The mood shift is most obvious in the transformation of the forest, where the four would-be lovers escape into a dark place — far darker than you’d expect from a story often played for laughs.
What Hill cuts out on the hilarity front, he makes up for in the psychological depth and nightmarish atmosphere he brings to the stage. Instead of being sweet and silly, this version is ambivalent and troubling.
For Hill, the night in the forest represents a Freudian kind of dream in which repressed impulses — be they violent or sexual — are set loose. When the two couples, Hermia and Lysander, Helena and Demetrius, wake up in harmony at the end of the play, it is with a puzzled and alarmed memory of the night’s dreamy activity.
Did Emily Winter’s Helena really throw herself lewdly on top of Keith Fleming’s prostrate Demetrius? Did Demetrius sexually assault her in return? Did she then push Cameron Mowat’s Lysander into the trench of water where she herself had already been soaked? And was Kim Gerard’s well-brought-up Hermia the one who kneed Demetrius in the groin before launching a vicious attack on Helena? On the surface, all of these characters are attractive and loveable. Yet the combination of fairy magic and raw human desire pushes them into cruel behaviour that would be shaming in any other circumstances. The pay-off is an uncommonly satisfying sense of catharsis when finally, after so much disharmony, the couples’ pairings are resolved.
Just out of college and making a welcome debut with the company, Mowat and Gerard prove able foils to the always impressive Fleming and Winter.
The romantic sheen has even been knocked off the fairy world. Irene MacDougall, as the fairy queen Titania, trundles onto the stage with a pram that looks as though it has survived a bomb blast. The bed she lies on could have done service in the last war. Her entourage of twitching fairies in their ragged clothes and mud-streaked faces could be refugees. Okon Ubanga-Jones is a big, towering presence as Oberon, but there is nothing regal about his dress.
As he and Kevin Lennon’s spider-like Puck shadow the human characters, they are as much unwelcome memories of pain and displacement as they are carefree sprites.
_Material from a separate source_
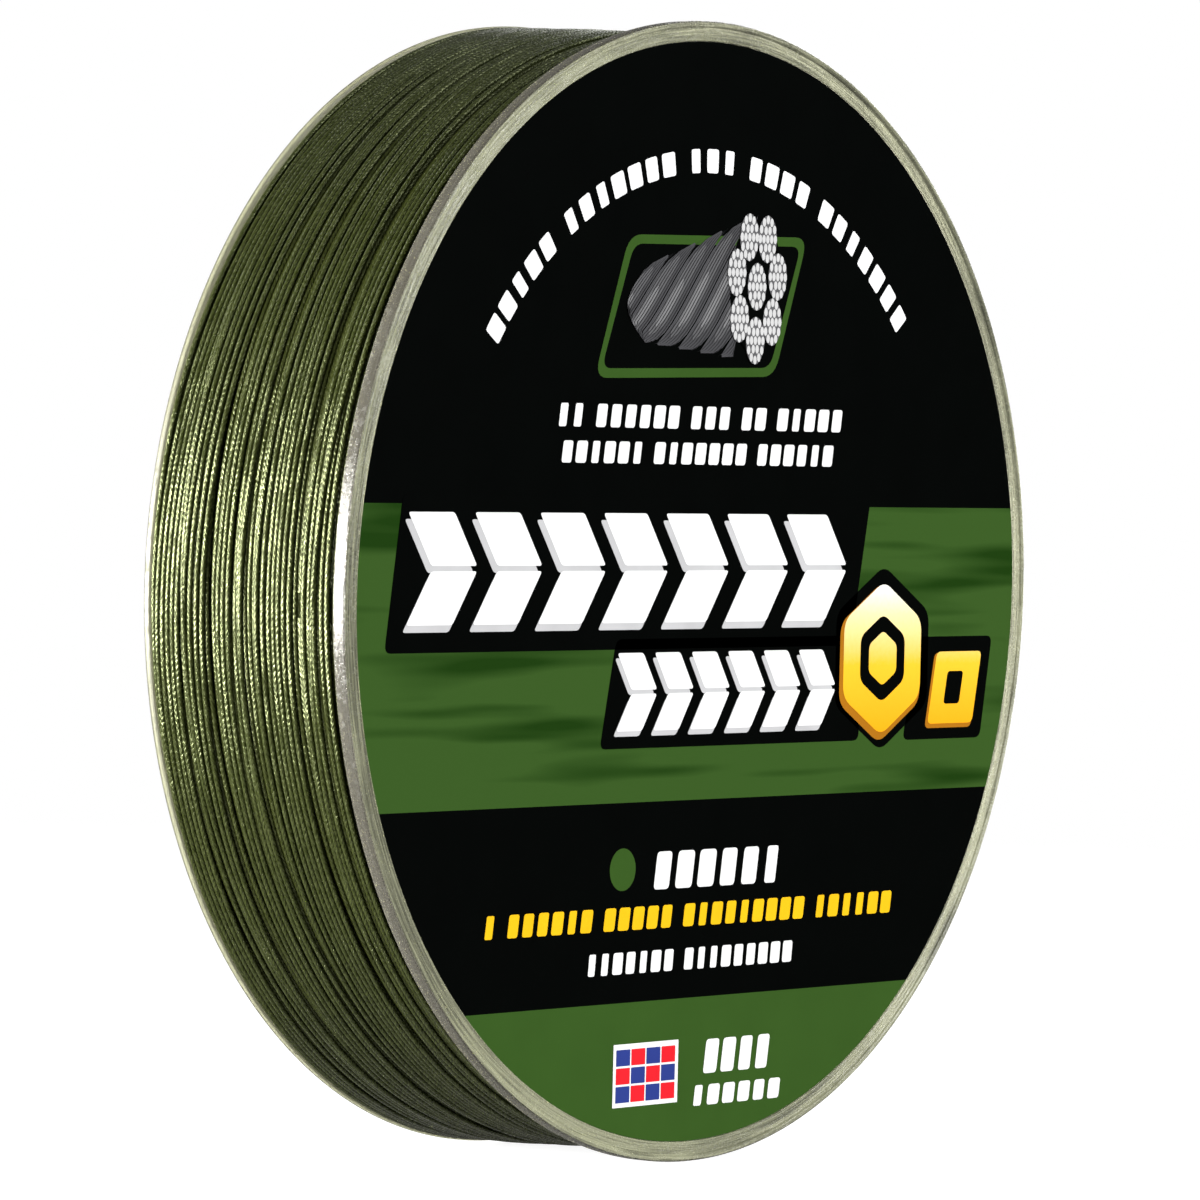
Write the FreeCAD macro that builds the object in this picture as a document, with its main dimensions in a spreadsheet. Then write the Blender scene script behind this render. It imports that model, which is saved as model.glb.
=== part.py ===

Likewise the set by Naomi Wilkinson, atmospherically lit by Bruno Poet, carries the suggestion of destruction and decay. An off-centre stage of sloping planks seeming to stretch further from us than is physically possible, it is fronted by rocks and rubble as if it were some bomb-blasted theatre in a war-torn land.
This unadorned setting is a constant reminder of real life: a place for the imagination but not for whimsy. Nature in Hill’s vision is no less austere. From the moment the mechanicals enter with their brollies and wet coats, we know we’re in for an inclement night.
Rain pours down from above and the roar of thunder interrupts the baritone rumble of spooky forest noises. The fairies use the water in the trench that cuts across the stage to cleanse themselves, but for the young lovers, most of whom get a dunking, it adds to the night’s indignity.
Without a weak link in the acting, it’s a production that makes us see the play afresh, drawing us down into Shakespeare’s watery depths and rewarding us when finally we come up for air.